* WHAT YOU NEED TO DO: Copy exactly the lines from the start of the data below through the one that carries "return np.array(rows)", and only those.

* AVAILABLE DATA:
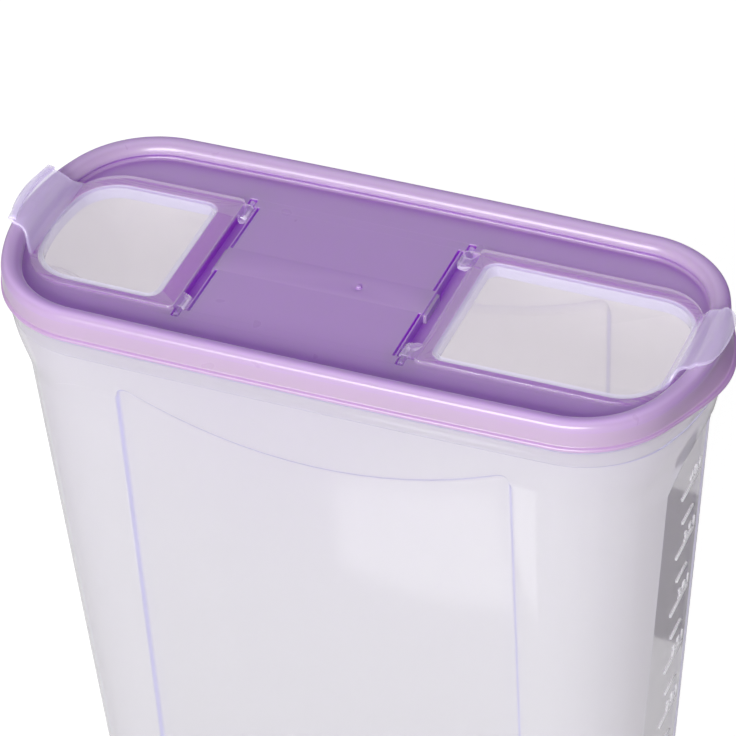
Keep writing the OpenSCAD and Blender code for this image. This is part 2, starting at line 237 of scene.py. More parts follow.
def quarter(oval, xs, ys, steps):
    """A quarter from the middle of the side to the end, as rows of (x, y, normal x, normal y)."""
    c = corner_centre(oval)
    side_y, tip_x = oval[1] - oval[2], oval[0] - oval[3]
    start, stop = math.atan2(c[1] - side_y, c[0]), math.atan2(c[1], c[0] - tip_x)
    rows = []
    for x in xs:
        up = math.sqrt(oval[2] ** 2 - x * x)
        rows.append((x, side_y + up, x / oval[2], up / oval[2]))
    for i in range(steps + 1):
        t = mix(start, stop, i / steps)
        rows.append((c[0] + oval[4] * math.cos(t), c[1] + oval[4] * math.sin(t), math.cos(t), math.sin(t)))
    for y in ys:
        out = math.sqrt(oval[3] ** 2 - y * y)
        rows.append((tip_x + out, y, out / oval[3], y / oval[3]))
    return np.array(rows)


def whole(q):
    """The whole ring, clockwise from above, of a quarter whose first and last columns lie on the axes."""
    signs = np.ones(q.shape[1])
    flip_x, flip_y = signs.copy(), signs.copy()
    flip_x[[0, 2]] = -1
    flip_y[[1, 3]] = -1
    return np.concatenate([q[:-1], (q * flip_y)[:0:-1], (q * flip_x * flip_y)[:-1], (q * flip_x)[:0:-1]])


# ---- Meshes ----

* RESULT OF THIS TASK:
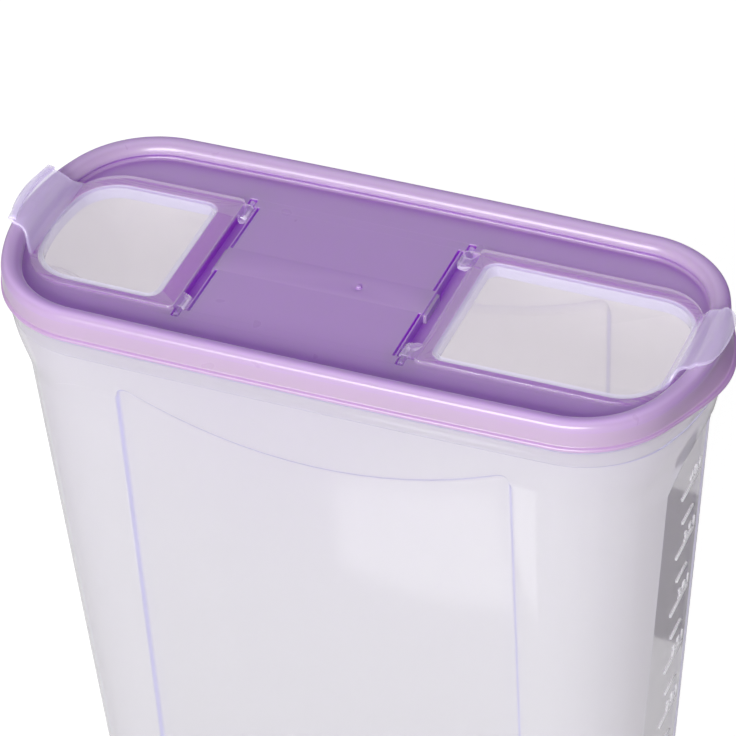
Keep writing the OpenSCAD and Blender code for this image. This is part 2, starting at line 237 of scene.py. More parts follow.
def quarter(oval, xs, ys, steps):
    """A quarter from the middle of the side to the end, as rows of (x, y, normal x, normal y)."""
    c = corner_centre(oval)
    side_y, tip_x = oval[1] - oval[2], oval[0] - oval[3]
    start, stop = math.atan2(c[1] - side_y, c[0]), math.atan2(c[1], c[0] - tip_x)
    rows = []
    for x in xs:
        up = math.sqrt(oval[2] ** 2 - x * x)
        rows.append((x, side_y + up, x / oval[2], up / oval[2]))
    for i in range(steps + 1):
        t = mix(start, stop, i / steps)
        rows.append((c[0] + oval[4] * math.cos(t), c[1] + oval[4] * math.sin(t), math.cos(t), math.sin(t)))
    for y in ys:
        out = math.sqrt(oval[3] ** 2 - y * y)
        rows.append((tip_x + out, y, out / oval[3], y / oval[3]))
    return np.array(rows)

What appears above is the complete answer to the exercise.